Вопрос приобрёл международную значимость. В августе 1738 г. британское правительство располагало сведениями, что герцог Курляндский намерен выдать принцессу за своего старшего сына Петра, а дочь — за принца Антона с «отступным» последнему в виде звания российского фельдмаршала. Поскольку герцог в своё время помог заключить выгодный англичанам торговый договор с Россией, британское правительство такой марьяж одобряло, о чём британский резидент должен был известить фаворита. Бирон благодарил за оказанное доверие, но заверял, что подобного и в мыслях не держал, чему Рондо нисколько не верил.[1201]
Таким образом, фаворит повторил действия Меншикова и Долгоруковых; перед нами своеобразная закономерность борьбы за власть, заставлявшей идти на риск. Императрица старела, и герцогу нужны были гарантии его положения при новом царствовании, поскольку всё, чего он добился при дворе, могло рухнуть в одночасье.Но в столь щепетильном деле фаворит действовал прямолинейно. Саксонский дипломат Пецольд передавал, что Бирон рекламировал мужские достоинства своего сына словами, «которые неловко повторить».[1202]
С брауншвейгской фамилией герцог справился бы — но на стороне принца Антона оказались более опытные игроки: действовавшие в этом вопросе заодно вице-канцлер Остерман и кабинет-министр Волынский, австрийский посол маркиз Ботта д'Адорно.
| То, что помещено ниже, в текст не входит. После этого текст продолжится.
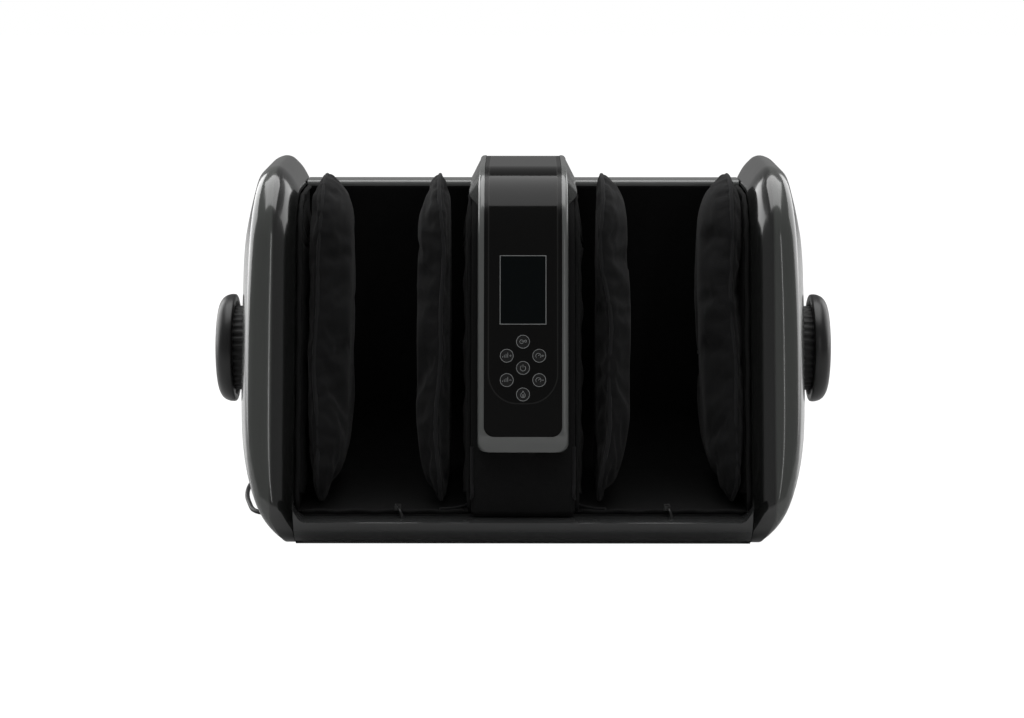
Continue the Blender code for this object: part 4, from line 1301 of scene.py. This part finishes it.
for name, (x, height) in key_places.items():
    place = face_frame(x, height)
    profile = [(key_radius * share, front - drop) for share, drop in cap_shares]
    profile += [
        (key_radius - key_edge, front),
        (key_radius - key_edge * 0.3, front - key_edge * 0.3),
        (key_radius, front - key_edge),
        (key_radius, flange_top),
        (key_radius + key_flange, flange_top),
        (key_radius + key_flange, flange_top - key_flange),
        (0.0, flange_top - key_flange),
    ]
    cap = add_piece(name + "_cap", lathe_form(profile, place, 64), key_black, 40)
    settle(cap, name, "key_cap", name)
    outer = key_radius - key_edge
    inner = outer - ring_width
    low = front - key_edge / 2
    high = front + print_rise
    band = ((inner, high), (outer, high), (outer, low), (inner, low), (inner, high))
    prints = [lathe_form(band, place, 64)]
    prints += [ribbon_form(stroke, place, stroke_width, front - key_edge, high)
               for stroke in key_signs[name]]
    sign = add_piece(name + "_sign", joined(*prints), print_grey, 30)
    settle(sign, name, "key_cap")
print("keys", len(key_places))

# %% [markdown]
# ## The lining
# Each well is a plastic pan under tight fabric. The skin follows the same side
# outline as the pan: floor, round back and two walls, with slots for the arms
# that carry the pads. It is one closed mesh, because the cloth is bonded to it.

# %% Well lining
liner_low, liner_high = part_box("right_well_liner")
liner_wall = 0.0025
well_inset = 0.026
well_floor_z = liner_low.z
well_front_y = liner_low.y
well_back_y = 0.052
well_back_top_y = 0.0095
well_back_radius = 0.045
well_toe_radius = 0.002
shaft_y = 0.105
shaft_z = 0.165
slot_half_width = 0.0105
slot_half_height = 0.022
arm_lines = [sum(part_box("right_%s_wing" % which)[end].x for end in (0, 1)) / 2
             for which in ("inner", "outer")]
well_corners = (
    (well_front_y, well_floor_z, well_toe_radius),
    (well_back_y, well_floor_z, well_back_radius),
    (well_back_top_y, liner_high.z, 0.0),
    (inset_corners(body_corners, well_inset)[BROW].x, liner_high.z, brow_radius - well_inset),
)


def well_lining(side, hand):
    low_x = min(side * liner_low.x, side * liner_high.x)
    high_x = max(side * liner_low.x, side * liner_high.x)
    skin = add_piece(hand + "_lining",
                     extruded_form(outline(well_corners, 0.0, 24), low_x, high_x),
                     lining_black_painted_shade, 35)
    floor_front, _, wall_top, _ = inset_corners(well_corners, liner_wall)
    back = [point for point in outline(well_corners, liner_wall, 24)
            if point.x > 0 and point.y < wall_top.y - liner_wall]
    far_front = floor_front.x - well_inset
    room = [Vector((far_front, floor_front.y))] + back
    room += [wall_top, Vector((wall_top.x, wall_top.y + well_inset)),
             Vector((far_front, wall_top.y + well_inset))]
    cut_away(skin, extruded_form(room, low_x + liner_wall, high_x - liner_wall))
    for x in arm_lines:
        cut_away(skin, box_form(
            (side * x - slot_half_width, 0.0, shaft_z - slot_half_height),
            (side * x + slot_half_width, shaft_y, shaft_z + slot_half_height)))
    return settle(skin, "housing", "liner_fabric", hand + "_well_liner")


for hand, side in (("left", -1), ("right", 1)):
    well_lining(side, hand)

# %% [markdown]
# ## The wall between the wells
# The hump under the console is a padded wall in the same cloth. Its edges are
# rounder than the solid's, and a low swell shows the foam under the fabric.

# %% Divider
divider_half_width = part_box("divider_cover")[1].x
divider_front = console_depth + seat_gap
divider_edge = 0.0045
divider_swell = 0.0035
divider_toe_radius = 0.004
divider_corners = (
    (front_y(well_floor_z, divider_front), well_floor_z, divider_toe_radius),
    (well_back_y, well_floor_z, well_back_radius),
    (well_back_top_y, top_height - divider_front, 0.0),
    (inset_corners(body_corners, divider_front)[BROW].x, top_height - divider_front,
     brow_radius - divider_front),
)


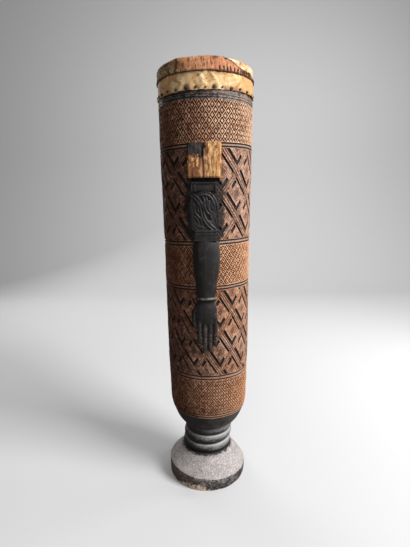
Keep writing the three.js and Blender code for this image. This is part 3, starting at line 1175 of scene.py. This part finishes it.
# how far black wood is rubbed grey, with a painted sheen that makes the bowl lighter toward the right
def rubbedBlackAndBowlSheen(finish):
    rubbed = finish.patch * 0.6 + finish.fibre * 0.4 + finish.speck * 0.35
    rubbed = rubbed + finish.onArm * (finish.level < 0.535) * 0.05 - finish.onArm * 0.06
    # painted sheen: the bowl greyer toward the right
    return (rubbed + finish.inBowl * finish.x * 2).ramp(0.6, 0.94)


# blackened bowl, top band and arm, with pale fingertips, a painted highlight on the bracelet, and lines
def blackColour(finish, rubbed):
    x, level, fleck = finish.x, finish.level, finish.fleck
    base = finish.mix(rubbed, wood["black"], wood["blackWorn"])
    tips = finish.onArm * (1 - level.ramp(0.43, 0.5))
    base = finish.mix((fleck * 0.7 + finish.speck * 0.4).ramp(0.55, 0.66) * tips * 0.8, base, wood["edge"])
    # painted highlight along the bracelet, brighter toward the right
    bracelet = finish.onArm * finish.heights(*wood["bracelet"]) * (finish.mottle + x * 4).ramp(0.36, 0.52)
    base = finish.mix(bracelet * 0.8, base, wood["braceletHighlight"])
    # the top band rubbed brown, more toward the right: wear and a painted highlight on the lit side
    brown = (finish.mottle + fleck * 0.3 + x * 1.5).ramp(0.6, 0.82)
    base = finish.mix(finish.inBlackBand * brown, base, wood["bandWornAndLit"])
    first, second, third = (finish.heights(*line) for line in wood["blackLines"])
    lines = (first.largest(second) * 0.9).largest(third) * finish.worn
    return finish.mix(lines, base, wood["edge"])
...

Бирон же в условиях цейтнота пошёл ва-банк — или был спровоцирован на опрометчивый шаг. В ответ на его попытку навязать в женихи своего сына принцесса ответила: «…если уж ей надо вступить в брак, то она выбирает принца Брауншвейгского».[1203]К тому же Бирону-младшему было всего 15 лет, а государыня ждать больше не могла. Чтобы сохранить корону за старшей ветвью династии Романовых, племянница обязана была предоставить старевшей императрице наследника, ведь рядом находилась — в расцвете сил и красоты — дочь Петра I. Поэтому в марте 1739 г. начались приготовления к свадьбе Анны Леопольдовны с принцем Антоном.
Достигнутая путём уступок и репрессий политическая стабильность была обманчивой.
Глава 7.
1740–1741 гг.: «Незаконное правление»
Время превращений и переворотов.
«Безмятежный переход престола»
В июле 1739 г. императрица наконец выдала замуж свою племянницу Анну Леопольдовну за брауншвейгского принца Антона-Ульриха. Перспектива стать снохой Бирона заставила Анну-младшую согласиться на этот брак, хотя супруги явно не подходили друг другу. Принцесса жаловалась А. П. Волынскому: «Вы, министры проклятые, на это привели, что теперь за того иду, за кого прежде не думала», — пояснив, что жених «весьма тих и в поступках несмел». Опытный царедворец разъяснял молодой женщине всю пользу ситуации, когда муж «будет ей в советах и в прочем послушен».[1204]
Грозная Анна Иоанновна добилась своего: 12 августа 1740 г. она восприняла от купели долгожданного наследника, названного по прадеду Иваном.[1205]Но будущий император должен был ещё вырасти; иначе в случае смерти Анны Иоанновны неизбежно вставал вопрос о регентстве. Устранение Волынского означало лишь начало нового витка борьбы за власть при императрице, здоровье которой пошатнулось: у неё усилилась подагра и началось кровохарканье. Спустя несколько дней после рождения «принца» вакантное место кабинет-министра было занято будущим канцлером Алексеем Петровичем Бестужевым-Рюминым. Очередной взлёт его карьеры был обусловлен желанием курляндского герцога найти достойного и вместе с тем послушного оппонента Остерману. После замужества Анны Леопольдовны и появления наследника фаворит, по оценке саксонских дипломатов, стал так задумчив, что никто не смел к нему подойти.[1206]
Вокруг больной императрицы закручивались интриги большой европейской политики. Умерший в мае 1740 г. прусский король Фридрих-Вильгельм оставил сыну исправный государственный механизм и 76-тысячную армию, что в сочетании с амбициями молодого Фридриха II предвещало изменения в европейском «концерте». Наметилось сближение Пруссии и Франции, чьи правительства ожидали смерти императора Карла VI и готовились предъявить территориальные претензии на австрийское «наследство». Накануне крупного международного конфликта позиция России имела принципиальное значение, и на неё нужно было повлиять.